begin

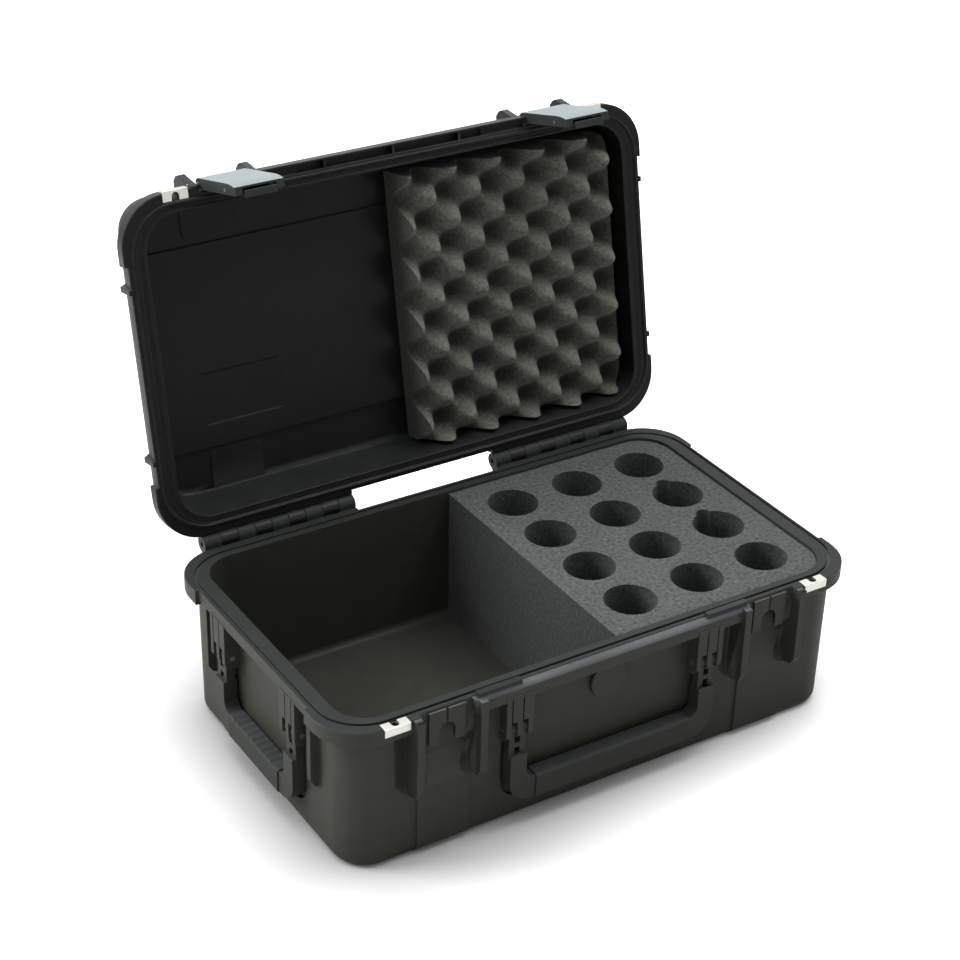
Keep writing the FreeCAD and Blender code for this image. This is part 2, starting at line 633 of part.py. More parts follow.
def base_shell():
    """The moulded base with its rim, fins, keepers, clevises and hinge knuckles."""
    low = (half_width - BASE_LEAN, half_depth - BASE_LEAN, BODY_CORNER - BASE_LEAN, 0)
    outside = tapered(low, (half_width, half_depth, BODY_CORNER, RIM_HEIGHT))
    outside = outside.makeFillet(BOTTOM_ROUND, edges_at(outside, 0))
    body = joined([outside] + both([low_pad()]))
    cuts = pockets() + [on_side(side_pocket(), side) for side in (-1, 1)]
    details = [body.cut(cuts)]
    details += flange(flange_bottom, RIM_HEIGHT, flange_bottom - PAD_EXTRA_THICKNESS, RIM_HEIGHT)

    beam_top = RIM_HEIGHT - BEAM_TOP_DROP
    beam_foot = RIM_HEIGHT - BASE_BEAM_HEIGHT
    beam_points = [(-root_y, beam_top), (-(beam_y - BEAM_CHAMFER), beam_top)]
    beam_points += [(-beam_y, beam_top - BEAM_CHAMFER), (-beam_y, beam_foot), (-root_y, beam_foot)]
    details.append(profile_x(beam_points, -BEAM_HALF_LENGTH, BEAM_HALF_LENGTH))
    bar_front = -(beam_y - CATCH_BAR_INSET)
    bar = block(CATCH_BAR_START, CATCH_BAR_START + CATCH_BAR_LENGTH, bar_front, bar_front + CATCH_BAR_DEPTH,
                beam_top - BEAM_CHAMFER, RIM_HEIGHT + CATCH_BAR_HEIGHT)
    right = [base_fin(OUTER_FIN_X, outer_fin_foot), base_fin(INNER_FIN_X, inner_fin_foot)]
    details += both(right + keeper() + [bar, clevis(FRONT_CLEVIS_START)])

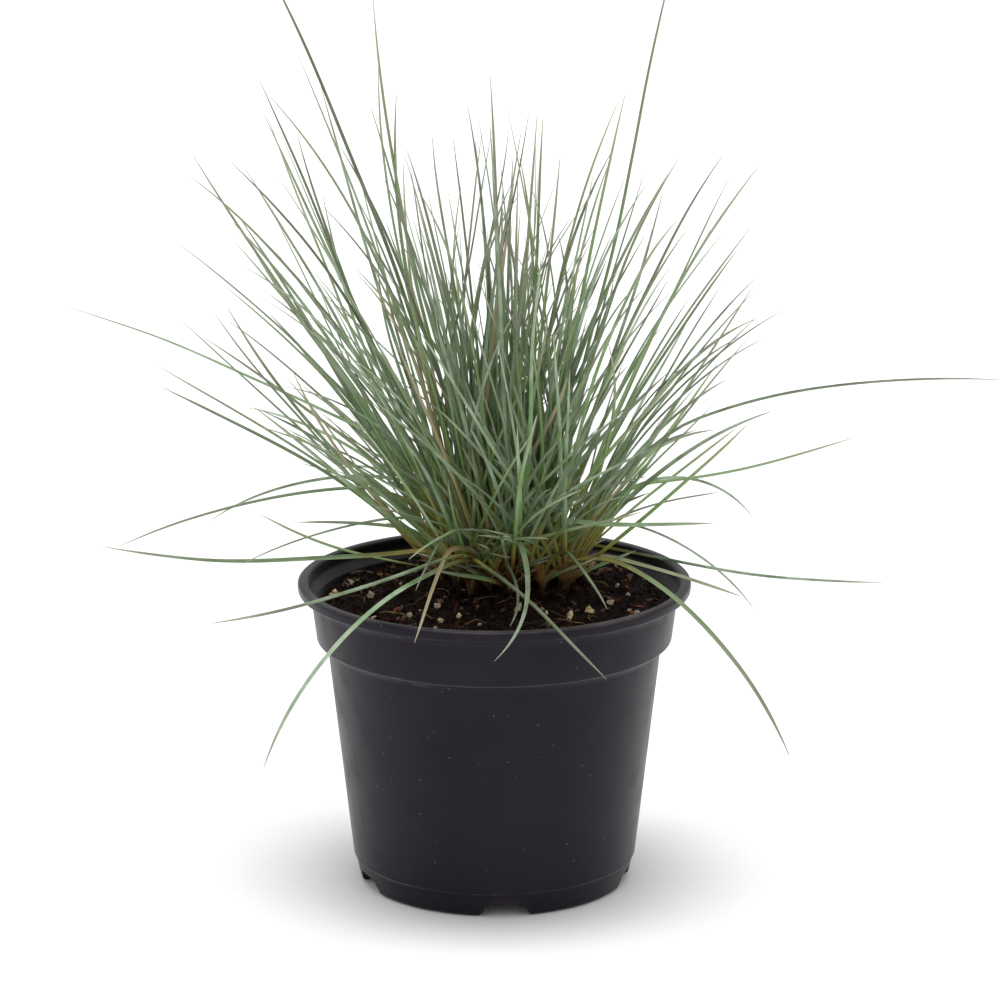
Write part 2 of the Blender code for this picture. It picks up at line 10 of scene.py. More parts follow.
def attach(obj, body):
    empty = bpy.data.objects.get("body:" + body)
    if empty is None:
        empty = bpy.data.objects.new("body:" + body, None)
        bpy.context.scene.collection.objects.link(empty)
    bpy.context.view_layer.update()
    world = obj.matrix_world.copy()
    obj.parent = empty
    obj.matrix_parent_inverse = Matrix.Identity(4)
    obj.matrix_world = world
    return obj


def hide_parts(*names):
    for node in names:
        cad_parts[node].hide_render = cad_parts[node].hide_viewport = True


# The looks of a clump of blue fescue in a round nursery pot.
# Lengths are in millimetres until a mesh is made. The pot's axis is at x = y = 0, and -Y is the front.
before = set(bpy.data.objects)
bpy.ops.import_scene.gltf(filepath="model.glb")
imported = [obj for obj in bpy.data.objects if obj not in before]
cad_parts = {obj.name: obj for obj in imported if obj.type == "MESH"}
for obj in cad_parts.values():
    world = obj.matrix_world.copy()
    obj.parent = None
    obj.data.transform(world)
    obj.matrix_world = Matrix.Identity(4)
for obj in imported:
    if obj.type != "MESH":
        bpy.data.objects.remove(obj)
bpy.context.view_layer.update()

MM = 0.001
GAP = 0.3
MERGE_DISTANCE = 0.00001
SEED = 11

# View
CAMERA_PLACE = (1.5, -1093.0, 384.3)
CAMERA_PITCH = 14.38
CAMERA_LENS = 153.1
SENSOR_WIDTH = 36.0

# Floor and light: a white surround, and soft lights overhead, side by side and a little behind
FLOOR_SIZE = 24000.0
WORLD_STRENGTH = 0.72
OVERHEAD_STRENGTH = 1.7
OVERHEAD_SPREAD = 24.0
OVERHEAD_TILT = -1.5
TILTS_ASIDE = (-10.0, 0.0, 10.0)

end

> [EXERCISE AIM] Each record must be repeated exactly as it is.

> [RESULT BELOW]
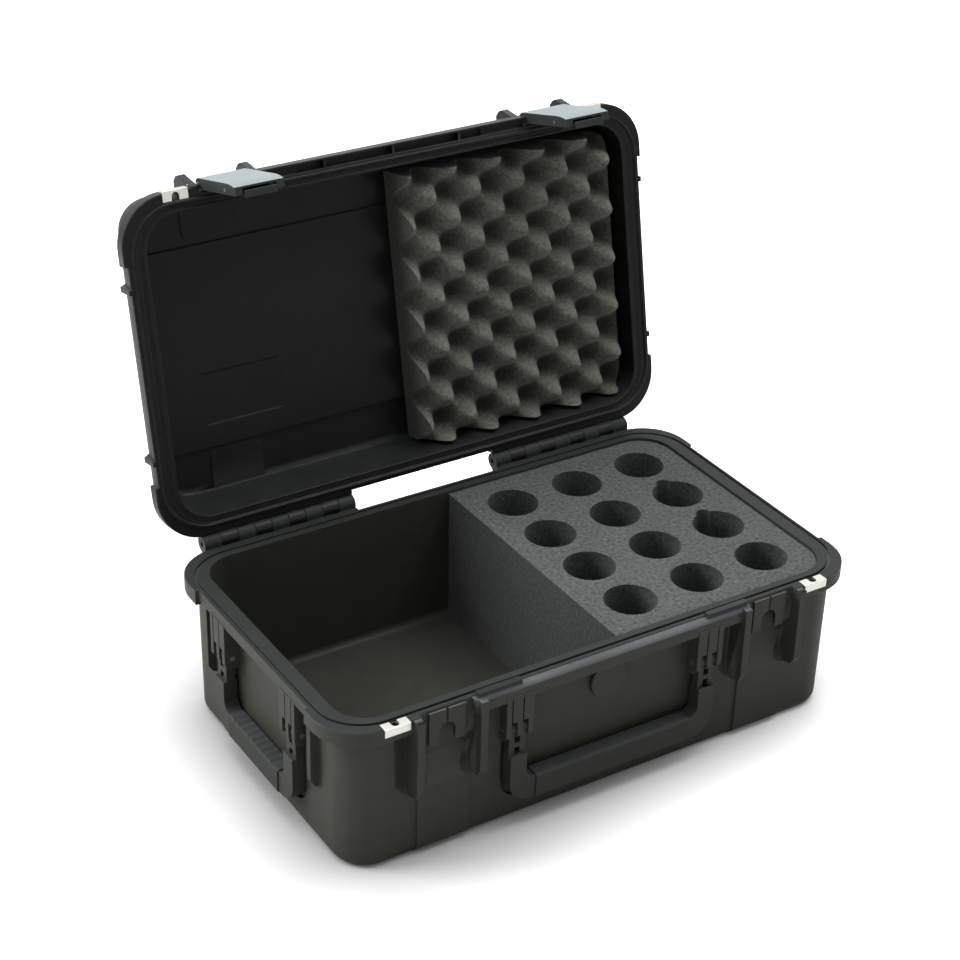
Keep writing the FreeCAD and Blender code for this image. This is part 2, starting at line 633 of part.py. More parts follow.
def base_shell():
    """The moulded base with its rim, fins, keepers, clevises and hinge knuckles."""
    low = (half_width - BASE_LEAN, half_depth - BASE_LEAN, BODY_CORNER - BASE_LEAN, 0)
    outside = tapered(low, (half_width, half_depth, BODY_CORNER, RIM_HEIGHT))
    outside = outside.makeFillet(BOTTOM_ROUND, edges_at(outside, 0))
    body = joined([outside] + both([low_pad()]))
    cuts = pockets() + [on_side(side_pocket(), side) for side in (-1, 1)]
    details = [body.cut(cuts)]
    details += flange(flange_bottom, RIM_HEIGHT, flange_bottom - PAD_EXTRA_THICKNESS, RIM_HEIGHT)

    beam_top = RIM_HEIGHT - BEAM_TOP_DROP
    beam_foot = RIM_HEIGHT - BASE_BEAM_HEIGHT
    beam_points = [(-root_y, beam_top), (-(beam_y - BEAM_CHAMFER), beam_top)]
    beam_points += [(-beam_y, beam_top - BEAM_CHAMFER), (-beam_y, beam_foot), (-root_y, beam_foot)]
    details.append(profile_x(beam_points, -BEAM_HALF_LENGTH, BEAM_HALF_LENGTH))
    bar_front = -(beam_y - CATCH_BAR_INSET)
    bar = block(CATCH_BAR_START, CATCH_BAR_START + CATCH_BAR_LENGTH, bar_front, bar_front + CATCH_BAR_DEPTH,
                beam_top - BEAM_CHAMFER, RIM_HEIGHT + CATCH_BAR_HEIGHT)
    right = [base_fin(OUTER_FIN_X, outer_fin_foot), base_fin(INNER_FIN_X, inner_fin_foot)]
    details += both(right + keeper() + [bar, clevis(FRONT_CLEVIS_START)])

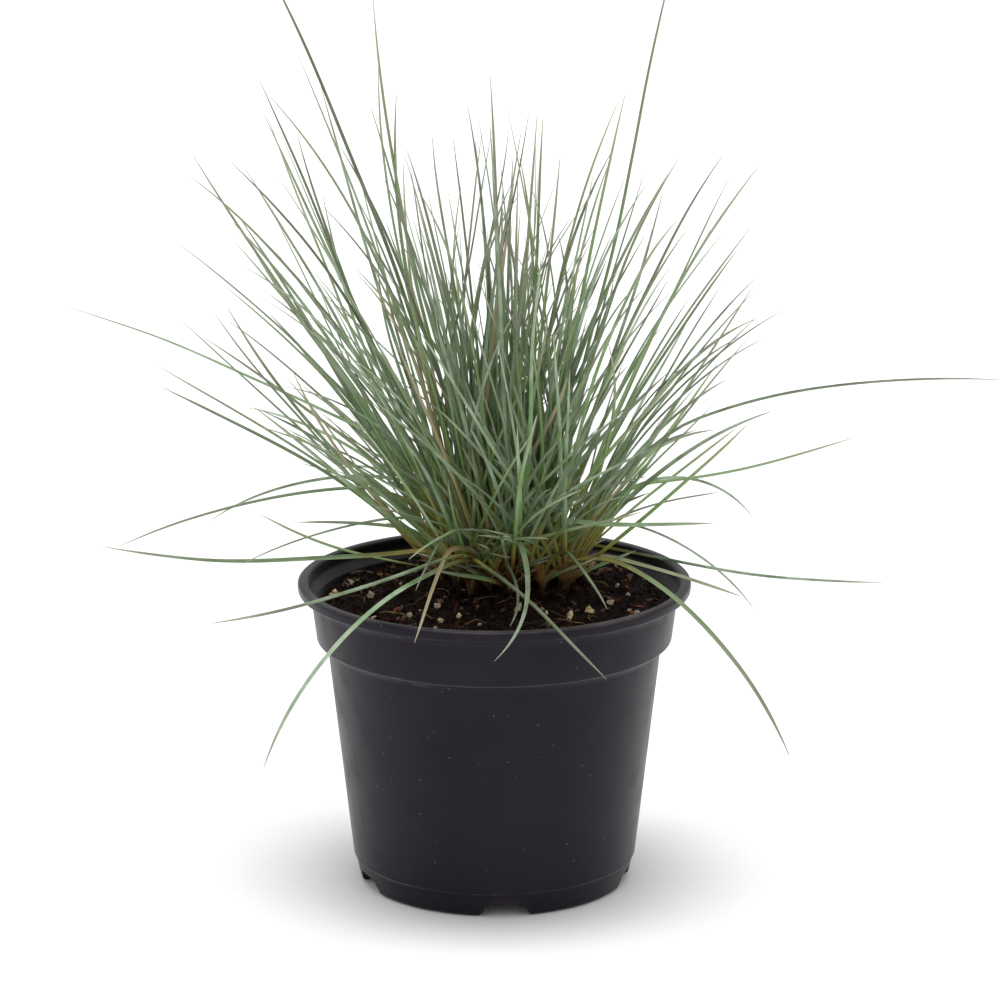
Write part 2 of the Blender code for this picture. It picks up at line 10 of scene.py. More parts follow.
def attach(obj, body):
    empty = bpy.data.objects.get("body:" + body)
    if empty is None:
        empty = bpy.data.objects.new("body:" + body, None)
        bpy.context.scene.collection.objects.link(empty)
    bpy.context.view_layer.update()
    world = obj.matrix_world.copy()
    obj.parent = empty
    obj.matrix_parent_inverse = Matrix.Identity(4)
    obj.matrix_world = world
    return obj


def hide_parts(*names):
    for node in names:
        cad_parts[node].hide_render = cad_parts[node].hide_viewport = True


# The looks of a clump of blue fescue in a round nursery pot.
# Lengths are in millimetres until a mesh is made. The pot's axis is at x = y = 0, and -Y is the front.
before = set(bpy.data.objects)
bpy.ops.import_scene.gltf(filepath="model.glb")
imported = [obj for obj in bpy.data.objects if obj not in before]
cad_parts = {obj.name: obj for obj in imported if obj.type == "MESH"}
for obj in cad_parts.values():
    world = obj.matrix_world.copy()
    obj.parent = None
    obj.data.transform(world)
    obj.matrix_world = Matrix.Identity(4)
for obj in imported:
    if obj.type != "MESH":
        bpy.data.objects.remove(obj)
bpy.context.view_layer.update()

MM = 0.001
GAP = 0.3
MERGE_DISTANCE = 0.00001
SEED = 11

# View
CAMERA_PLACE = (1.5, -1093.0, 384.3)
CAMERA_PITCH = 14.38
CAMERA_LENS = 153.1
SENSOR_WIDTH = 36.0

# Floor and light: a white surround, and soft lights overhead, side by side and a little behind
FLOOR_SIZE = 24000.0
WORLD_STRENGTH = 0.72
OVERHEAD_STRENGTH = 1.7
OVERHEAD_SPREAD = 24.0
OVERHEAD_TILT = -1.5
TILTS_ASIDE = (-10.0, 0.0, 10.0)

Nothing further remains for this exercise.